Your task: Copy all of the material below exactly.
◆ ◆ ◆
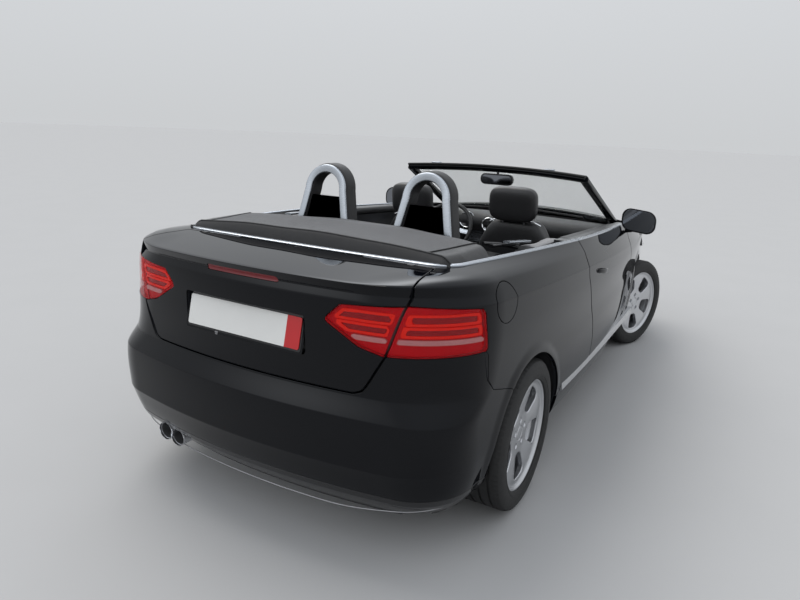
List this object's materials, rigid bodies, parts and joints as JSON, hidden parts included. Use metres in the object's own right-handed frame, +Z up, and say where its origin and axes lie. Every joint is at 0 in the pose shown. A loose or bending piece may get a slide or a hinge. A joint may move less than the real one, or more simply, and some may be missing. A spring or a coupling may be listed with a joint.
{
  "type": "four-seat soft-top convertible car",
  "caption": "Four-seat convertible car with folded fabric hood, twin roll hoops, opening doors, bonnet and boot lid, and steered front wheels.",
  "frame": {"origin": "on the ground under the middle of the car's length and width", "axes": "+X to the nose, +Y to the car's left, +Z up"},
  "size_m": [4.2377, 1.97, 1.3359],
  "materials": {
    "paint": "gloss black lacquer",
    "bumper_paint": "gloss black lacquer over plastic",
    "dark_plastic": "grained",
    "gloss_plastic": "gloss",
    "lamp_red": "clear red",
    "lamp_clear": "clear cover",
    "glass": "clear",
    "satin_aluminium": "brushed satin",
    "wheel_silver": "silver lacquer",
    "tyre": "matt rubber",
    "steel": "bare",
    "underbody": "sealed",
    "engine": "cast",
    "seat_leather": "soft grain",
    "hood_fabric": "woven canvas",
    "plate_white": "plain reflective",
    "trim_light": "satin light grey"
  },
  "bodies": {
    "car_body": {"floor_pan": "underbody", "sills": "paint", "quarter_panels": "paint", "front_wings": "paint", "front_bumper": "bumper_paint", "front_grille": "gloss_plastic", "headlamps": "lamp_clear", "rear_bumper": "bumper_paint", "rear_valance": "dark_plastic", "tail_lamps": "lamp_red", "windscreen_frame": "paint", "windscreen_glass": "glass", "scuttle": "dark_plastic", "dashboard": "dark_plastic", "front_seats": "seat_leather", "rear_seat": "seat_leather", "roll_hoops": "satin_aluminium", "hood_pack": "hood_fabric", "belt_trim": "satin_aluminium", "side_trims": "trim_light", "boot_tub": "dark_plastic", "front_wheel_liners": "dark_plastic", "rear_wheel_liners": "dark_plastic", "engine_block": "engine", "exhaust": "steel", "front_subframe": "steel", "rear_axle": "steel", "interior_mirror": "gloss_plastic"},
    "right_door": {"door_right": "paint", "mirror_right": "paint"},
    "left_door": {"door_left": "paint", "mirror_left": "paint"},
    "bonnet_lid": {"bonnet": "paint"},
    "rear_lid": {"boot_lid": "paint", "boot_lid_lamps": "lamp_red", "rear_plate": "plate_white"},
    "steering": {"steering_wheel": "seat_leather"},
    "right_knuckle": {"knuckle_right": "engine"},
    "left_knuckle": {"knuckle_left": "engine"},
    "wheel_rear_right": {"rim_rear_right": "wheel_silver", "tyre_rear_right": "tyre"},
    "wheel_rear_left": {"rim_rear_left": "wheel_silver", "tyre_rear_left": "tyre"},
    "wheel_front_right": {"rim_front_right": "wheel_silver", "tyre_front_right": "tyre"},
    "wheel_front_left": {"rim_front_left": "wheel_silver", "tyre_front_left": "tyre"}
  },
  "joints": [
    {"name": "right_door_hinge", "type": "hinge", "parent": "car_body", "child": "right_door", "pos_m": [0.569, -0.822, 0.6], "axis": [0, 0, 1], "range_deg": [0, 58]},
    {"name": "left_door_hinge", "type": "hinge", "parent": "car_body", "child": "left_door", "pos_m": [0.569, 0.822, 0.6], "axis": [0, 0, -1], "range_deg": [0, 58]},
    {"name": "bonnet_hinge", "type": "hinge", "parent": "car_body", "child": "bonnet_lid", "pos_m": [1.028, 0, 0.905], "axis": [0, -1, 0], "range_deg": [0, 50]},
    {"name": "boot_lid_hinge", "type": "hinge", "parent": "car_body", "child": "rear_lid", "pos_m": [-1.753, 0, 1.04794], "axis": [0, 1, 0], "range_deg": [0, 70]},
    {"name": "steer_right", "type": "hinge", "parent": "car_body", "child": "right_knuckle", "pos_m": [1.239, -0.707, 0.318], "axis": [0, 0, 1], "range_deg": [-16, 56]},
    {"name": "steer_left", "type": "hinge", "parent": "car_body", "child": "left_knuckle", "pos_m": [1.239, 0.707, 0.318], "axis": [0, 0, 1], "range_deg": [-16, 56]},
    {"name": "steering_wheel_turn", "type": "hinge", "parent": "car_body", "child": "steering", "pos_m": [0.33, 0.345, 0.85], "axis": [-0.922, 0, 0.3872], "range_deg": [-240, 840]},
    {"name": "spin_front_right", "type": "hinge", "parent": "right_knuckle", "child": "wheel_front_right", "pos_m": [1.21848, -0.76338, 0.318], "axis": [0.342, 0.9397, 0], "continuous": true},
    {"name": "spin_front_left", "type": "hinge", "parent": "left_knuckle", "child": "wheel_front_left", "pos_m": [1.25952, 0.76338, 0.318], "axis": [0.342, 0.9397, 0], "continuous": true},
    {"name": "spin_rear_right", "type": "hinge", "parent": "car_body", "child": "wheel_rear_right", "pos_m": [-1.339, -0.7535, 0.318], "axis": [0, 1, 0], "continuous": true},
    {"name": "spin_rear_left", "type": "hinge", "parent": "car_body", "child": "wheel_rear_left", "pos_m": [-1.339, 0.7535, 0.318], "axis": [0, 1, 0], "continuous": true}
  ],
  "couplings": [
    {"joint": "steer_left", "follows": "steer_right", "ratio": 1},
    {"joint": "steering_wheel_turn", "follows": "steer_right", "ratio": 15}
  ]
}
◆ ◆ ◆
Reply:
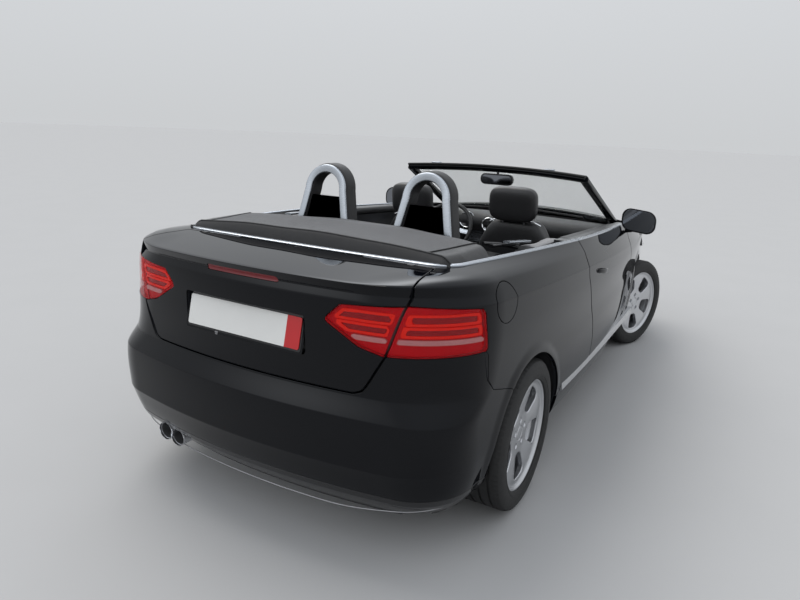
List this object's materials, rigid bodies, parts and joints as JSON, hidden parts included. Use metres in the object's own right-handed frame, +Z up, and say where its origin and axes lie. Every joint is at 0 in the pose shown. A loose or bending piece may get a slide or a hinge. A joint may move less than the real one, or more simply, and some may be missing. A spring or a coupling may be listed with a joint.
{
  "type": "four-seat soft-top convertible car",
  "caption": "Four-seat convertible car with folded fabric hood, twin roll hoops, opening doors, bonnet and boot lid, and steered front wheels.",
  "frame": {"origin": "on the ground under the middle of the car's length and width", "axes": "+X to the nose, +Y to the car's left, +Z up"},
  "size_m": [4.2377, 1.97, 1.3359],
  "materials": {
    "paint": "gloss black lacquer",
    "bumper_paint": "gloss black lacquer over plastic",
    "dark_plastic": "grained",
    "gloss_plastic": "gloss",
    "lamp_red": "clear red",
    "lamp_clear": "clear cover",
    "glass": "clear",
    "satin_aluminium": "brushed satin",
    "wheel_silver": "silver lacquer",
    "tyre": "matt rubber",
    "steel": "bare",
    "underbody": "sealed",
    "engine": "cast",
    "seat_leather": "soft grain",
    "hood_fabric": "woven canvas",
    "plate_white": "plain reflective",
    "trim_light": "satin light grey"
  },
  "bodies": {
    "car_body": {"floor_pan": "underbody", "sills": "paint", "quarter_panels": "paint", "front_wings": "paint", "front_bumper": "bumper_paint", "front_grille": "gloss_plastic", "headlamps": "lamp_clear", "rear_bumper": "bumper_paint", "rear_valance": "dark_plastic", "tail_lamps": "lamp_red", "windscreen_frame": "paint", "windscreen_glass": "glass", "scuttle": "dark_plastic", "dashboard": "dark_plastic", "front_seats": "seat_leather", "rear_seat": "seat_leather", "roll_hoops": "satin_aluminium", "hood_pack": "hood_fabric", "belt_trim": "satin_aluminium", "side_trims": "trim_light", "boot_tub": "dark_plastic", "front_wheel_liners": "dark_plastic", "rear_wheel_liners": "dark_plastic", "engine_block": "engine", "exhaust": "steel", "front_subframe": "steel", "rear_axle": "steel", "interior_mirror": "gloss_plastic"},
    "right_door": {"door_right": "paint", "mirror_right": "paint"},
    "left_door": {"door_left": "paint", "mirror_left": "paint"},
    "bonnet_lid": {"bonnet": "paint"},
    "rear_lid": {"boot_lid": "paint", "boot_lid_lamps": "lamp_red", "rear_plate": "plate_white"},
    "steering": {"steering_wheel": "seat_leather"},
    "right_knuckle": {"knuckle_right": "engine"},
    "left_knuckle": {"knuckle_left": "engine"},
    "wheel_rear_right": {"rim_rear_right": "wheel_silver", "tyre_rear_right": "tyre"},
    "wheel_rear_left": {"rim_rear_left": "wheel_silver", "tyre_rear_left": "tyre"},
    "wheel_front_right": {"rim_front_right": "wheel_silver", "tyre_front_right": "tyre"},
    "wheel_front_left": {"rim_front_left": "wheel_silver", "tyre_front_left": "tyre"}
  },
  "joints": [
    {"name": "right_door_hinge", "type": "hinge", "parent": "car_body", "child": "right_door", "pos_m": [0.569, -0.822, 0.6], "axis": [0, 0, 1], "range_deg": [0, 58]},
    {"name": "left_door_hinge", "type": "hinge", "parent": "car_body", "child": "left_door", "pos_m": [0.569, 0.822, 0.6], "axis": [0, 0, -1], "range_deg": [0, 58]},
    {"name": "bonnet_hinge", "type": "hinge", "parent": "car_body", "child": "bonnet_lid", "pos_m": [1.028, 0, 0.905], "axis": [0, -1, 0], "range_deg": [0, 50]},
    {"name": "boot_lid_hinge", "type": "hinge", "parent": "car_body", "child": "rear_lid", "pos_m": [-1.753, 0, 1.04794], "axis": [0, 1, 0], "range_deg": [0, 70]},
    {"name": "steer_right", "type": "hinge", "parent": "car_body", "child": "right_knuckle", "pos_m": [1.239, -0.707, 0.318], "axis": [0, 0, 1], "range_deg": [-16, 56]},
    {"name": "steer_left", "type": "hinge", "parent": "car_body", "child": "left_knuckle", "pos_m": [1.239, 0.707, 0.318], "axis": [0, 0, 1], "range_deg": [-16, 56]},
    {"name": "steering_wheel_turn", "type": "hinge", "parent": "car_body", "child": "steering", "pos_m": [0.33, 0.345, 0.85], "axis": [-0.922, 0, 0.3872], "range_deg": [-240, 840]},
    {"name": "spin_front_right", "type": "hinge", "parent": "right_knuckle", "child": "wheel_front_right", "pos_m": [1.21848, -0.76338, 0.318], "axis": [0.342, 0.9397, 0], "continuous": true},
    {"name": "spin_front_left", "type": "hinge", "parent": "left_knuckle", "child": "wheel_front_left", "pos_m": [1.25952, 0.76338, 0.318], "axis": [0.342, 0.9397, 0], "continuous": true},
    {"name": "spin_rear_right", "type": "hinge", "parent": "car_body", "child": "wheel_rear_right", "pos_m": [-1.339, -0.7535, 0.318], "axis": [0, 1, 0], "continuous": true},
    {"name": "spin_rear_left", "type": "hinge", "parent": "car_body", "child": "wheel_rear_left", "pos_m": [-1.339, 0.7535, 0.318], "axis": [0, 1, 0], "continuous": true}
  ],
  "couplings": [
    {"joint": "steer_left", "follows": "steer_right", "ratio": 1},
    {"joint": "steering_wheel_turn", "follows": "steer_right", "ratio": 15}
  ]
}